▸ **To do**:
Restate the whole listing exactly.

** BEGIN **

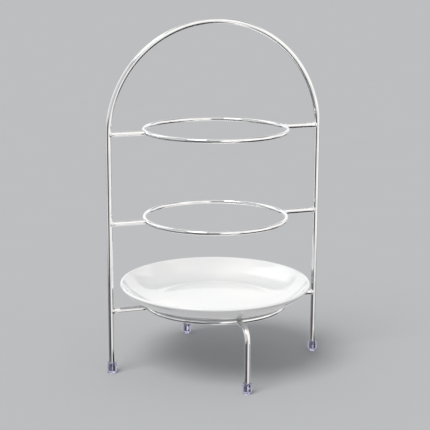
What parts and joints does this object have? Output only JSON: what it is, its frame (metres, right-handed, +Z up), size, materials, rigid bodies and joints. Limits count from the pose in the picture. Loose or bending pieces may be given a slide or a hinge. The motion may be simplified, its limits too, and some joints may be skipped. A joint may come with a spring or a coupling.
{
  "type": "tiered cake stand",
  "caption": "Chromed rod cake stand with an arched handle, stacked wire rings for plates, bent legs with clear foot caps, and a white plate on the bottom ring.",
  "frame": {"origin": "on the ground, in the middle of the four feet", "axes": "+Z up; +X from the left upright to the right upright, in the plane of the arch; -Y towards the front leg"},
  "size_m": [0.2482, 0.2212, 0.3805],
  "materials": {
    "chrome_rod": "bright chrome plate on bent and welded steel rod",
    "chrome_wire": "bright chrome plate on steel wire rings",
    "clear_plastic": "clear moulded plastic with a slight violet tint",
    "glazed_porcelain": "white, smooth and glossy"
  },
  "bodies": {
    "stand": {"arch_frame": "chrome_rod", "bottom_ring": "chrome_wire", "bottom_rod_left": "chrome_rod", "bottom_rod_right": "chrome_rod", "middle_ring": "chrome_wire", "middle_rod_left": "chrome_rod", "middle_rod_right": "chrome_rod", "top_ring": "chrome_wire", "top_rod_left": "chrome_rod", "top_rod_right": "chrome_rod", "front_leg": "chrome_rod", "back_leg": "chrome_rod", "foot_cap_left": "clear_plastic", "foot_cap_right": "clear_plastic", "foot_cap_front": "clear_plastic", "foot_cap_back": "clear_plastic"},
    "plate": {"serving_plate": "glazed_porcelain"}
  },
  "joints": [
    {"name": "plate_lift_out", "type": "slide", "parent": "stand", "child": "plate", "axis": [0, -0.9397, 0.342], "range_m": [0, 0.2]}
  ]
}
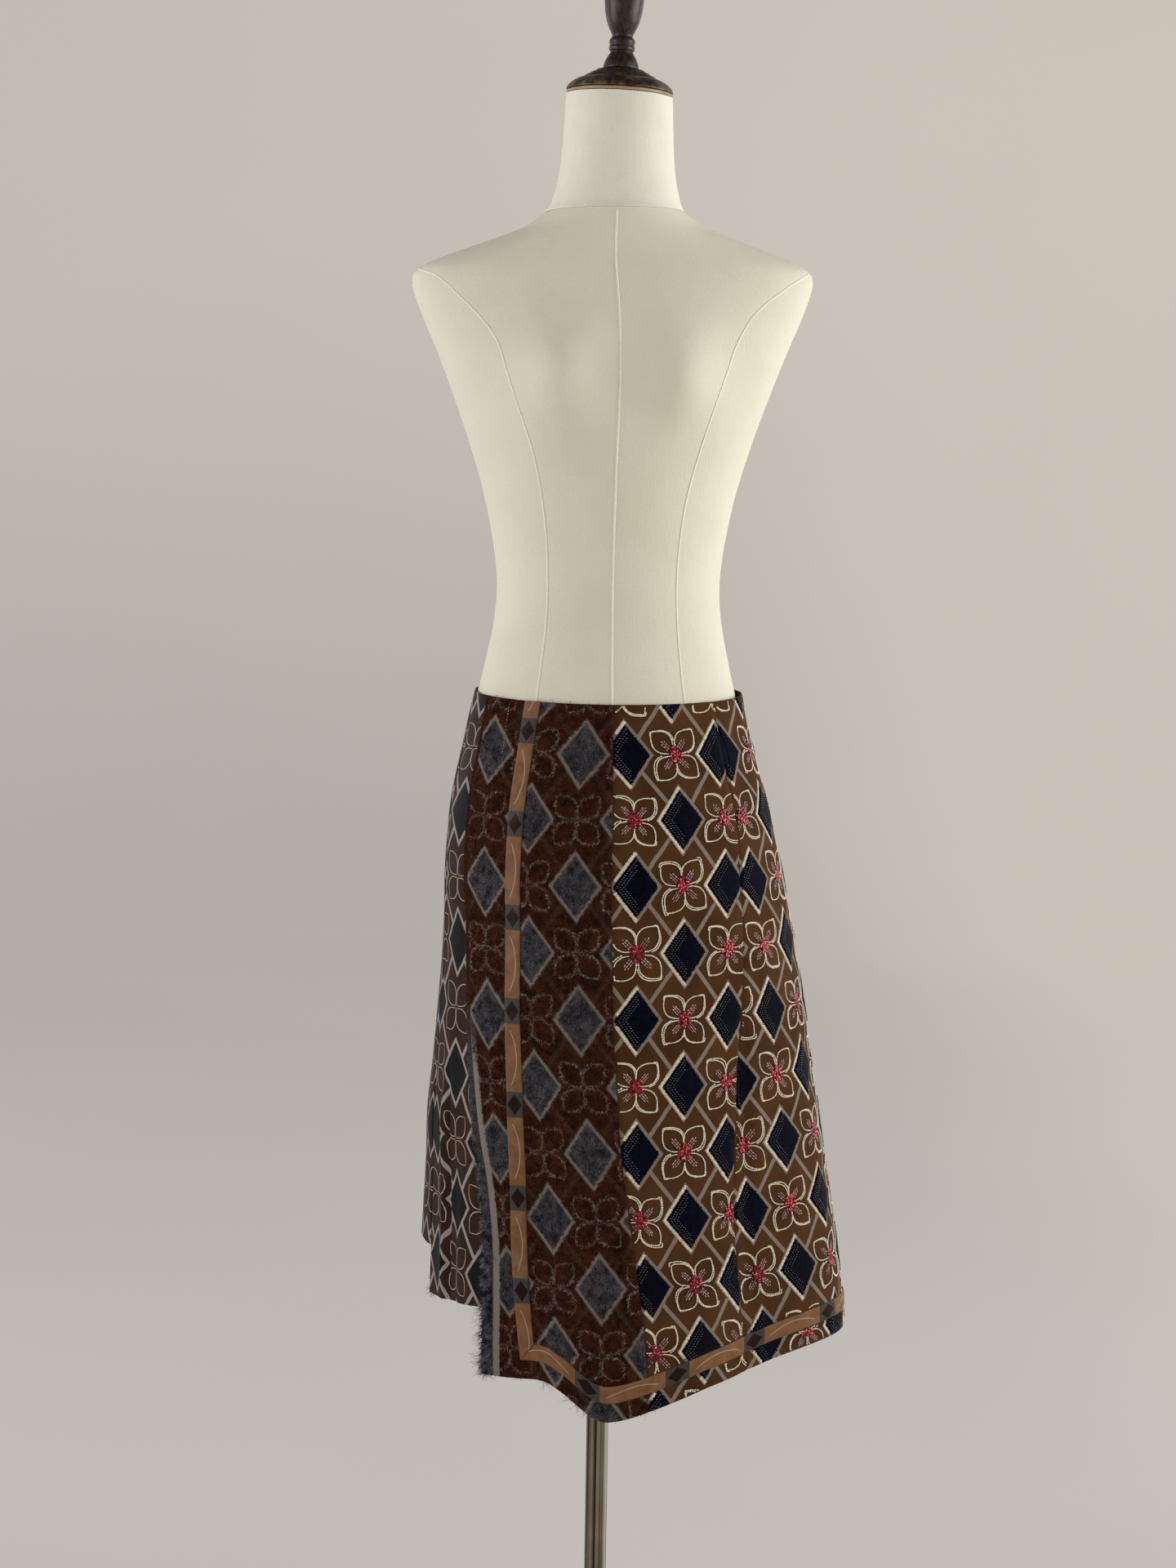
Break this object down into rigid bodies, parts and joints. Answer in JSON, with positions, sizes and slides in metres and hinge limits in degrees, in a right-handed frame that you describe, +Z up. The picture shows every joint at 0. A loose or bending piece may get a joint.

** END **

▸ **Result**:
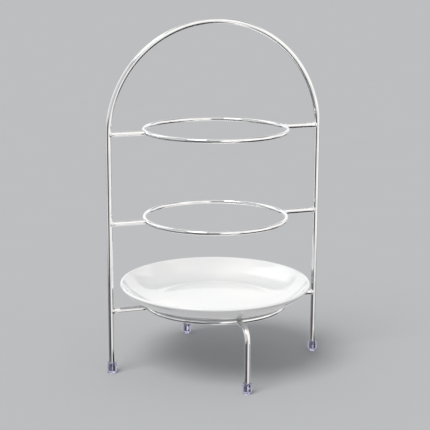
What parts and joints does this object have? Output only JSON: what it is, its frame (metres, right-handed, +Z up), size, materials, rigid bodies and joints. Limits count from the pose in the picture. Loose or bending pieces may be given a slide or a hinge. The motion may be simplified, its limits too, and some joints may be skipped. A joint may come with a spring or a coupling.
{
  "type": "tiered cake stand",
  "caption": "Chromed rod cake stand with an arched handle, stacked wire rings for plates, bent legs with clear foot caps, and a white plate on the bottom ring.",
  "frame": {"origin": "on the ground, in the middle of the four feet", "axes": "+Z up; +X from the left upright to the right upright, in the plane of the arch; -Y towards the front leg"},
  "size_m": [0.2482, 0.2212, 0.3805],
  "materials": {
    "chrome_rod": "bright chrome plate on bent and welded steel rod",
    "chrome_wire": "bright chrome plate on steel wire rings",
    "clear_plastic": "clear moulded plastic with a slight violet tint",
    "glazed_porcelain": "white, smooth and glossy"
  },
  "bodies": {
    "stand": {"arch_frame": "chrome_rod", "bottom_ring": "chrome_wire", "bottom_rod_left": "chrome_rod", "bottom_rod_right": "chrome_rod", "middle_ring": "chrome_wire", "middle_rod_left": "chrome_rod", "middle_rod_right": "chrome_rod", "top_ring": "chrome_wire", "top_rod_left": "chrome_rod", "top_rod_right": "chrome_rod", "front_leg": "chrome_rod", "back_leg": "chrome_rod", "foot_cap_left": "clear_plastic", "foot_cap_right": "clear_plastic", "foot_cap_front": "clear_plastic", "foot_cap_back": "clear_plastic"},
    "plate": {"serving_plate": "glazed_porcelain"}
  },
  "joints": [
    {"name": "plate_lift_out", "type": "slide", "parent": "stand", "child": "plate", "axis": [0, -0.9397, 0.342], "range_m": [0, 0.2]}
  ]
}
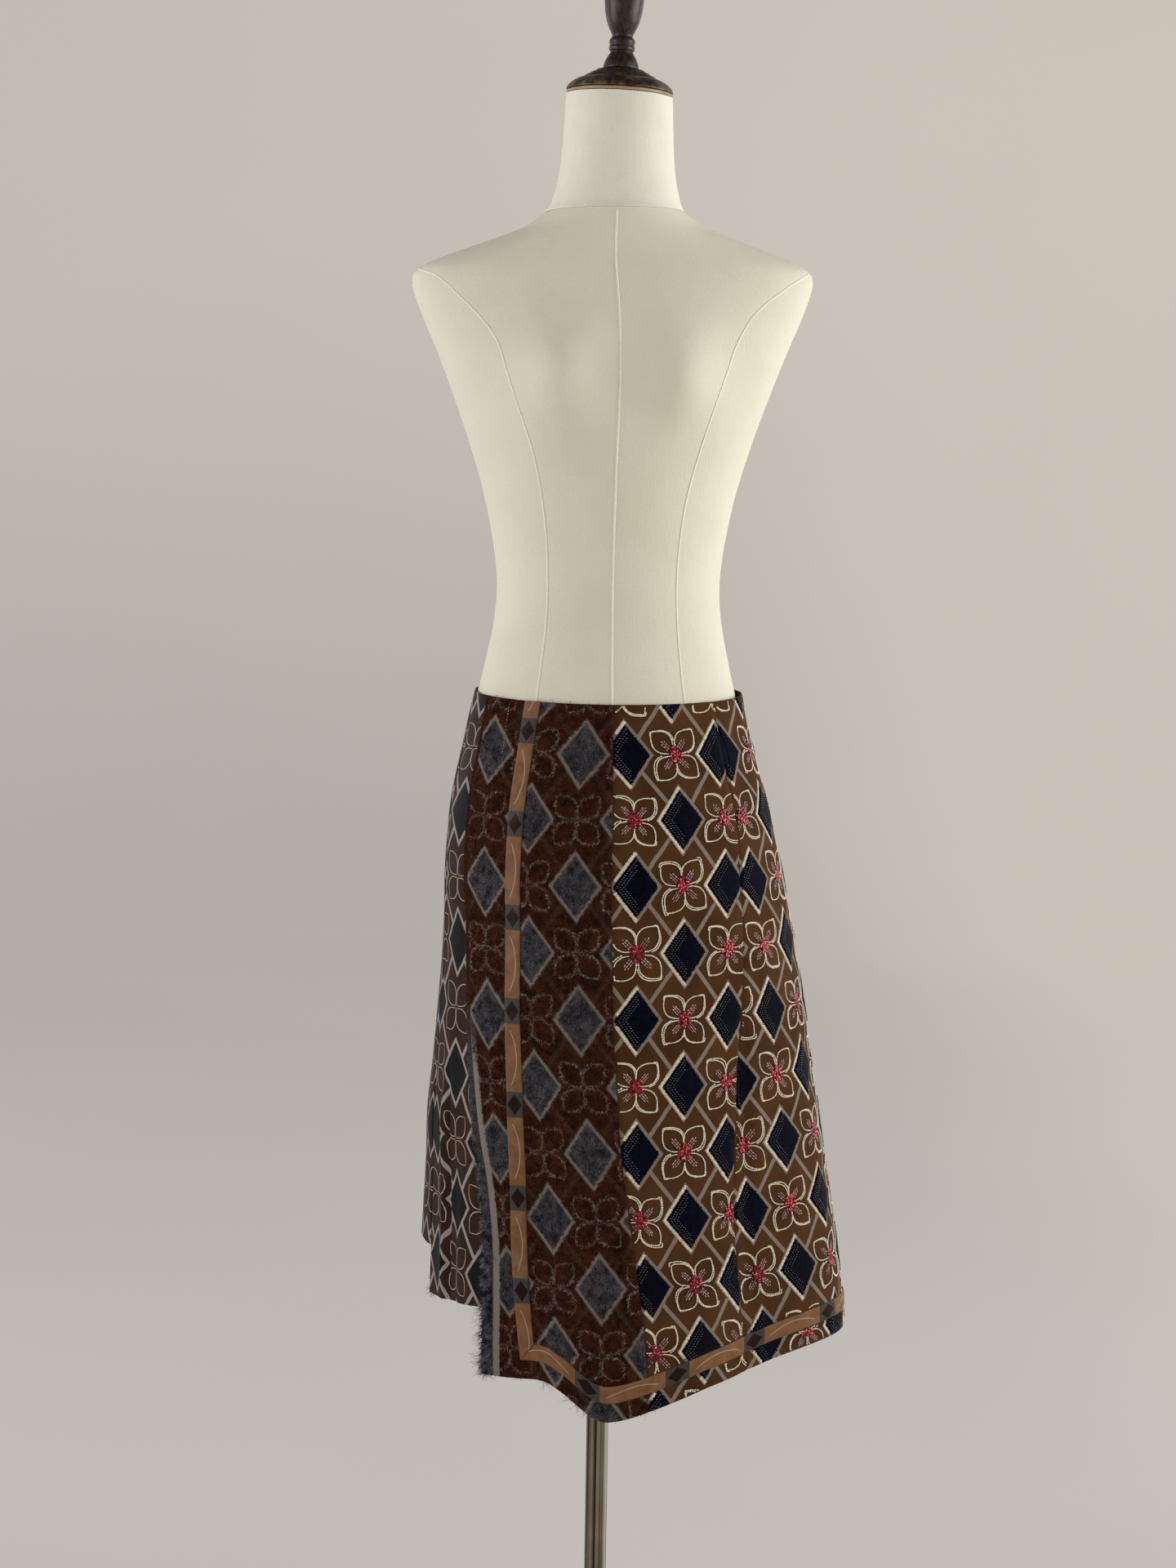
Break this object down into rigid bodies, parts and joints. Answer in JSON, with positions, sizes and slides in metres and hinge limits in degrees, in a right-handed frame that you describe, +Z up. The picture shows every joint at 0. A loose or bending piece may get a joint.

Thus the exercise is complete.